By Anika Agarwal, junior biology and global health major
This summer, through DGHI’s Student Research Training (SRT) Program, my three teammates and I had the opportunity to spend two months in New Delhi, India working with Udayan Care.
Our preparation for this endeavor began in December 2016. We had months of faculty advisor and SRT meetings learning about cultural humility, project management, ethical considerations in international work, methods and design. We also had frequent Skype meetings with our community partners, in which we shared expectations, practical project goals and hopes for the summer.
Nothing, however, could have fully prepared us for the life-changing experience of working in the field.
Since 1994, Udayan Care has been working to provide homes for orphaned and abandoned children across nine states in India. Each home, or “ghar,” houses an average of 15 children who are looked after by a dedicated staff of caregivers, social workers and mentor parents. Our team’s primary goal during this fourth year of collaboration between DGHI and Udayan Care was to continue collecting longitudinal and cross-sectional mental and physical health data through interviews with the Udayan children.
Each day, we had the opportunity to visit the Udayan ghars to meet these amazing children and learn about their daily lives, relationships with others and perceptions of themselves. From these interviews and my interactions with each child, I learned valuable lessons about resilience and empowerment.
Many children I had the chance to meet have faced abuse, abandonment, trauma and loss. I found it inspiring and uplifting that the children greeted us with smiling faces and excitement at every ghar, despite the great adversities they’d experienced. Without fail, we were treated to jokes, dancing and singing performances, teasing about our accents and inquisitive questions about the project work.
Whenever we brought snacks for the children, they always demanded that they be able to share some with us as well. This kindness and enthusiasm is unceasing, even as each child struggles to find a place in their ghar, keep up with schoolwork and work through mental health issues.
One seventeen-year-old girl, anxious about her future and on the verge of graduating from Udayan Care, told me that if she could change one thing about the past, it would be that she did not lose her parents. After a moment of contemplation, however, she revised this statement and said that she would not change anything; in the end, all of her past experiences had led her to her Udayan family.
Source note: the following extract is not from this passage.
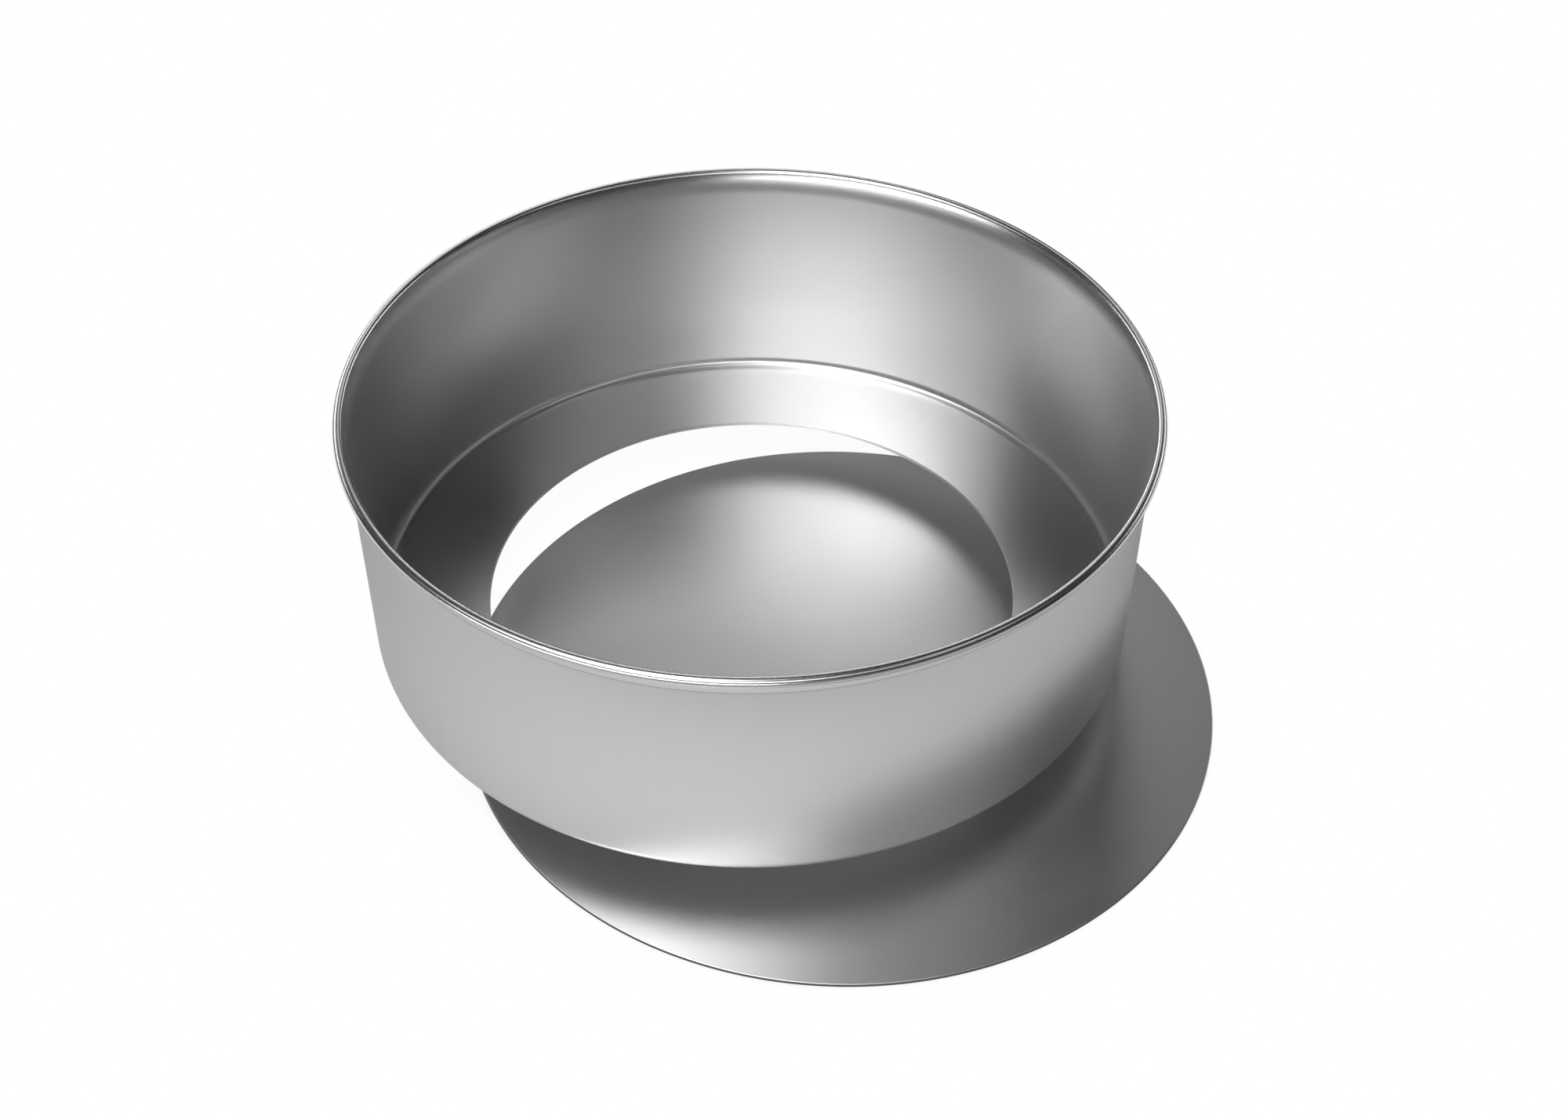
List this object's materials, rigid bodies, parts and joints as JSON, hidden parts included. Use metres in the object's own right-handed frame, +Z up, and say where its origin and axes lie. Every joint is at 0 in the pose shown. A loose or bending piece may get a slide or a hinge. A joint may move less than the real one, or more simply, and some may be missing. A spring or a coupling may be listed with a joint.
{
  "type": "loose-bottom cake pan",
  "caption": "Deep round cake pan with a rolled rim, an inward ledge round a large opening, and a loose flat base disc lying under the shell, which is held just above it.",
  "frame": {"origin": "on the shell's axis, in the plane of the disc's underside, which is the plane that the disc lies on", "axes": "+Z up along the shell's axis, +Y to the back, +X to the right; the disc lies off centre towards +X and -Y"},
  "size_m": [0.2579, 0.2616, 0.0914],
  "materials": {
    "disc_aluminium": "satin anodised rolled sheet with a fine straight grain",
    "shell_aluminium": "satin anodised drawn sheet, a little glossier on the rolled rim"
  },
  "bodies": {
    "base": {"base_disc": "disc_aluminium"},
    "shell": {"pan_shell": "shell_aluminium"}
  },
  "joints": [
    {"name": "shell_lift", "type": "slide", "parent": "base", "child": "shell", "axis": [0, 0, 1], "range_m": [0, 0.12]}
  ]
}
I was amazed that even after such heartbreak, she was able to make the best of her situation. I will forever admire that in the face of a difficult past, imposing present and uncertain future, the Udayan children remain resilient and courageous.
One of my first interviews was with a nine-year-old boy whose parents had never sent him to school. In fact, many children in Udayan Care did not have the chance to attend school until they became part of the Udayan family. Despite this late start, Udayan Care’s cultural commitment to scholarship and providing opportunities has allowed its children to follow their dreams, seek higher education, and live independently as adults.
During my interviews with Udayan Care alumni, I was surprised and moved to learn that many found no trouble during the transition from living in the Udayan Ghars to independence as adults, possibly because of the confidence and knowledge they gained while living with Udayan Care. In response to the question, “What do you hope to accomplish within the next five years?” even more said that they hoped to give back to the organization that raised them. In this way, empowered by a committed child care organization, children and alumni seek opportunities to empower others.
Since I returned home almost a month ago, the question I’ve received most from friends and family has been, “What was the best part of your summer in India?” I answer without hesitation every time—the best part of my summer was meeting and learning from all of the Udayan children. I admire their strength in the face of hardship, their commitment to education, and the loyalty they feel towards their Udayan family.
I look forward to returning to Duke this semester so that I can begin analyzing our mountains of data, and hopefully start to repay Udayan Care and its children for all that they have taught me this summer.
"House Rules" painted on a wall of the Udayan home in Gurgaon.
My favorite is the last one, "Break these rules once in a while."
Our team L to R: Riti Chandrashekhar, Namratha Atluri ’19, Anika Agarwal ’19,
Dr. Kiran Modi (Founder and Managing Trustee of Udayan Care), Saikiran Gudla ’18, and Mounika Pogula ’18.